Open Internet Considerations

The R&O, beyond stating rules and stipulations, allows broadband firms to distribute emergency messages and to comply with the requests of legal entities – regardless if those activities run contrary to any of the three rules. The company is also allowed to take fair steps to protect intellectual property and generally prevent law-breaking.

Open Internet Complaints

Do you think a company or individual is in defiance of the rules presented in the Open Internet R&O? You can state any grievance here http://www.fcc.gov/complaints (although perhaps they will now refer you to the Department of Homeland Security to ensure your complaint isn’t due to an act of terrorism?).

The following is helpful to consider prior to contacting the FCC:

  1. Is your problem in reference to mobile or fixed broadband? (In other words, can you log on to your network away from your home?)
  2. Which of the three R&O rules (stated above) do you believe the broadband company might be breaking?

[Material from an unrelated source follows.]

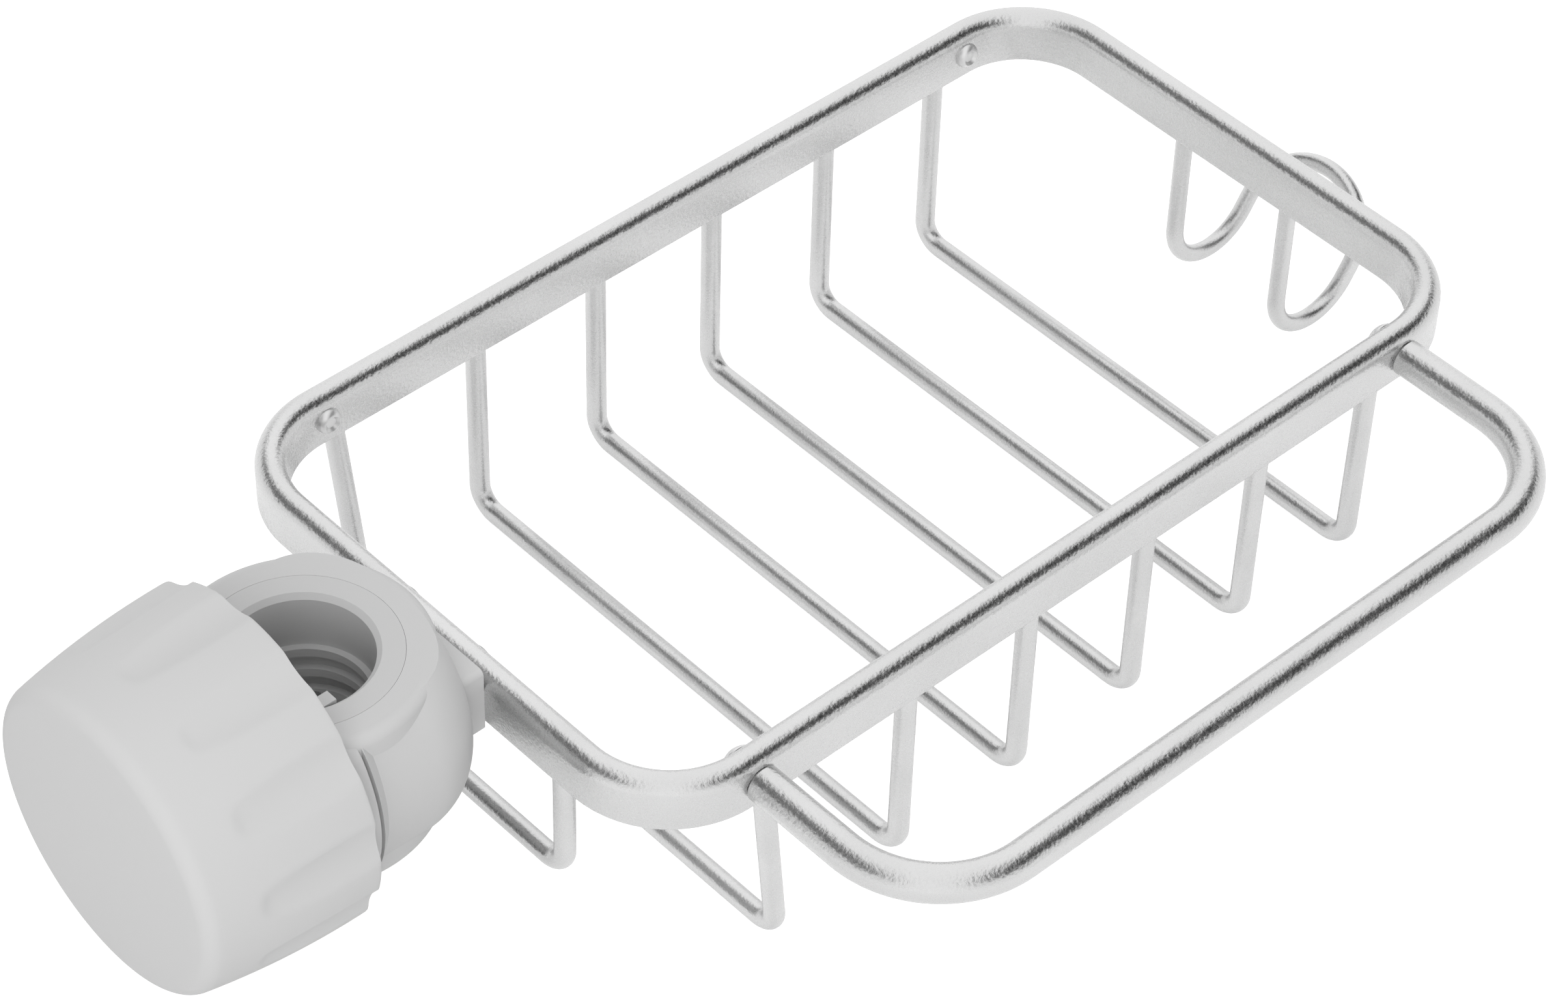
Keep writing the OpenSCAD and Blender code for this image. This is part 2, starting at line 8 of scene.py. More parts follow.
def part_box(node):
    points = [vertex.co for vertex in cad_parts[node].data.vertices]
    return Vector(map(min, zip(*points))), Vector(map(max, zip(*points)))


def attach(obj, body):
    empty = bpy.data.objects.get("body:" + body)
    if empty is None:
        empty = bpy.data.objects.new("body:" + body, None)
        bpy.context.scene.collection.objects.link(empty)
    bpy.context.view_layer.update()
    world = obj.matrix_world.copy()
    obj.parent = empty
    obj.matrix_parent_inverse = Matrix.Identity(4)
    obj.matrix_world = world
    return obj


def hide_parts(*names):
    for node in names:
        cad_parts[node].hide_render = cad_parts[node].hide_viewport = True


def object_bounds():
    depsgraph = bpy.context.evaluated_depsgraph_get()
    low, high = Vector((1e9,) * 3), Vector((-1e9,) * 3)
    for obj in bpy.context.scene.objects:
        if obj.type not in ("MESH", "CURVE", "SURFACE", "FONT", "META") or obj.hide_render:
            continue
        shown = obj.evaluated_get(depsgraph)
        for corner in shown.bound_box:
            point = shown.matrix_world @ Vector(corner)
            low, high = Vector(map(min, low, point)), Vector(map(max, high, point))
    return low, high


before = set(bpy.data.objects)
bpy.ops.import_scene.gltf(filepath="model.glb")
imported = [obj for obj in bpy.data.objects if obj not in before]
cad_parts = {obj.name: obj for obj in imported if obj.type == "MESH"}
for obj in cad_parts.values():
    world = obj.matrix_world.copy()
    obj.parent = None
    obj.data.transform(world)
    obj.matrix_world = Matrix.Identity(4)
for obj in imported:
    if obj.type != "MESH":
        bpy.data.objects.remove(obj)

bl_info = {
    "name": "Sink drain rack",
    "version": (1, 0, 0),
    "blender": (4, 5, 0),
    "location": "3D View > Sidebar > Drain rack",
    "description": "Builds the finished pieces of a drain rack that clamps to a tap's pipe",
    "category": "Add Mesh",
}

# Corners of the solids, in metres. The pipe's axis is Z, and the knob's axis is X.
CAD_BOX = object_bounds()
RIM_LOW, RIM_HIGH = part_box("rim_frame")
RAIL_LOW, RAIL_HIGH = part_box("towel_rail")
HOOK_LOW, HOOK_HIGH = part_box("hook_wire")
KNOB_LOW, KNOB_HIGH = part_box("knob")
RACK = "rack"

# Corners closer than this are one corner.
MERGE = 1e-6
# Share of half the rim's thickness that its round top takes, so that its corners don't meet.
CROWN_SHARE = 0.9999

# Most of a noise pattern lies between these values.
NOISE_LOW, NOISE_HIGH = 0.3, 0.7
PIT_SMOOTHNESS = 0.6
PLASTIC_SHADES = (0.985, 1.015)
PLASTIC_ROUGHNESS_SPREAD = 0.05

WHITE = (1.0, 1.0, 1.0, 1.0)
LAMP_TARGET = Vector((0.10, -0.01, 0.0))
OVERHEAD_PLACE, OVERHEAD_SIZE = (0.45, 0.35, 0.9), 0.5
FILL_PLACE, FILL_SIZE = (-0.9, -0.9, 0.7), 1.0

# Soft edges of the studio's dark flags and of the bright slot between them. Heights and
# distances to the side are those of a direction of length 1.
FLAG_BOTTOM = (0.30, 0.48)
FLAG_TOP = (0.985, 0.93)
FLAG_SIDE = (0.40, 0.60)
SLOT_SIDE = (0.44, 0.28)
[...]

Why the Internet is Dangerous, Perspective 3:

“I saw someone curse on the Internet once. It was in a comment on YouTube. Destroy Google! Let’s all get our pitchforks and torches! Why not? If you don’t have either one, just grab a couple of objects that look somewhat scary. Let’s do this thing!”– Michael Lesser, San Luis Obispo, CA, USA


The Open Internet, as established by the FCC, is an important set of rights and responsibilities for providers and users of the Web. For American citizens, knowing our rights as they have been established in the Open Internet R&O can give us a better sense of what we’ve had so good since the Internet first went online.

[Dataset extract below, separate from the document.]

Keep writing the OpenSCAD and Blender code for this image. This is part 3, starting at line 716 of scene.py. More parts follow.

The R&O has been viewed even by the federal government, until recently, as crucial to the continuation and growth of our online economy, as well as to our ability to use the Internet freely without undo interference. Our membership at Superb Internet in the i2Coalition is a statement of our belief that the Internet operates best in an environment of net neutrality, in adherence to the principles of the “Internet as we know it.”